• [BRIEF]: Find each line with the word "parts" and state how many there are, nothing more.

• [INFORMATION SUPPLIED]:
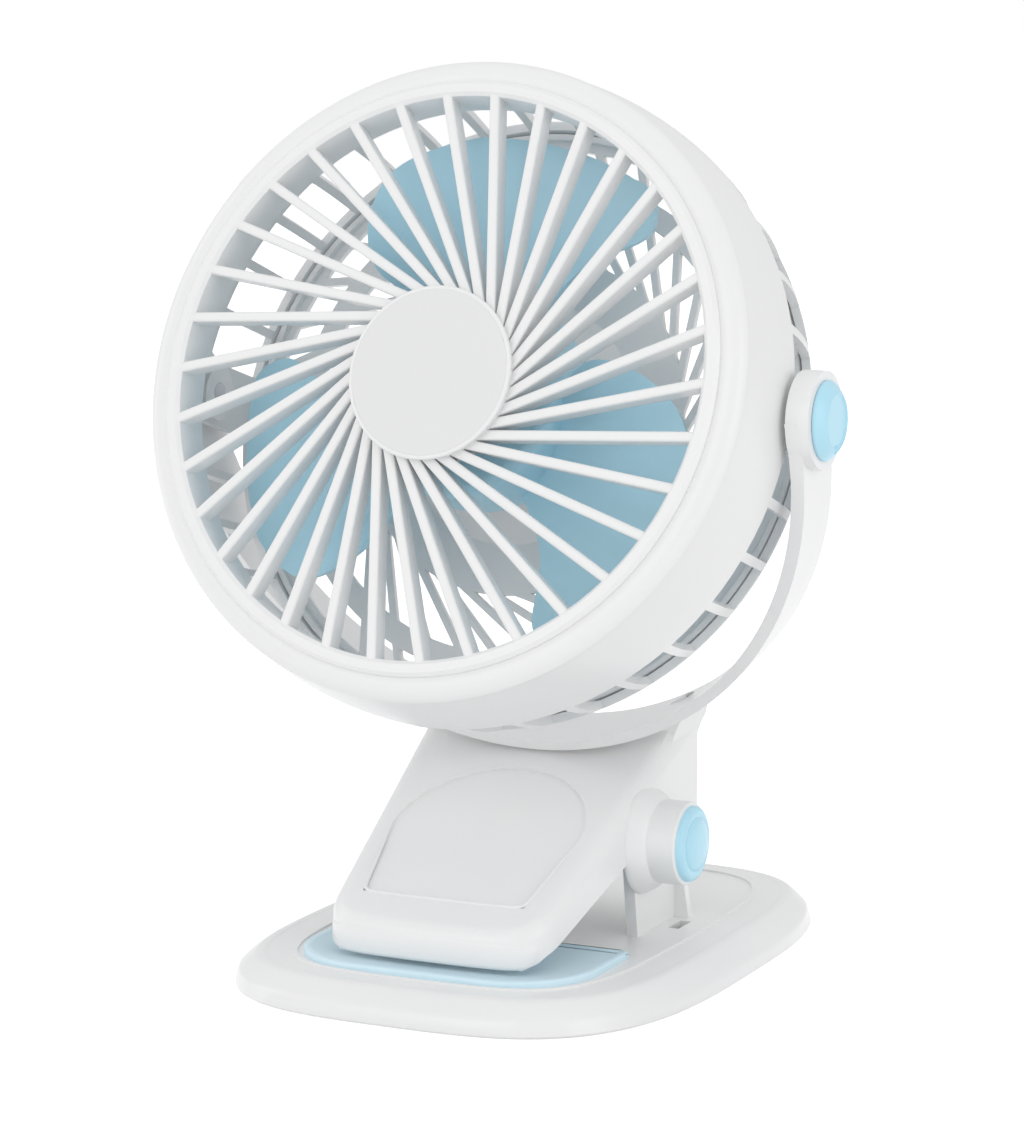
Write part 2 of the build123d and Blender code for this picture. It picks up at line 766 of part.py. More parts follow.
with BuildPart() as usb_socket:
    with BuildSketch(Plane.XZ.offset(-board_y - board_thickness)):
        with Locations((socket_x, control_z)):
            RectangleRounded(socket_width, socket_height, 1.4)
    extrude(amount=-(cover_seat_y + neck_cover_thickness - 0.2 - board_y - board_thickness))
    with BuildSketch(Plane.XZ.offset(-cover_seat_y - neck_cover_thickness)):
        with Locations((socket_x, control_z)):
            RectangleRounded(socket_width - 0.6, socket_height - 0.6, 1.2)
    extrude(amount=6.0, mode=Mode.SUBTRACT)
    with BuildSketch(Plane.XZ.offset(-cover_seat_y - neck_cover_thickness + 0.8)):
        with Locations((socket_x, control_z)):
            Rectangle(6.4, 0.7)
    extrude(amount=6.0)
usb_socket.part.label = "usb_socket"
export_step(usb_socket.part, "parts/usb_socket.step")

button_back = board_y + board_thickness + 1.2 + 1.1
button_face = cover_seat_y + neck_cover_thickness + button_proud
with BuildPart() as power_button:
    with BuildSketch(Plane.XZ.offset(-button_back)):
        with Locations((button_x, control_z)):
            Circle(button_radius - 1.4)
    extrude(amount=-3.0)
    with BuildSketch(Plane.XZ.offset(-cover_seat_y + 0.3)):
        with Locations((button_x, control_z)):
            Circle(button_radius + 0.9)
    extrude(amount=1.2)
    with BuildSketch(Plane.XZ.offset(-cover_seat_y + 1.5)):
        with Locations((button_x, control_z)):
            Circle(button_radius)
    extrude(amount=-(button_face - cover_seat_y + 1.5))
    fillet(power_button.faces().sort_by(Axis.Y)[-1].edges(), 0.5)
power_button.part.label = "power_button"
export_step(power_button.part, "parts/power_button.step")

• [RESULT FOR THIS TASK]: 3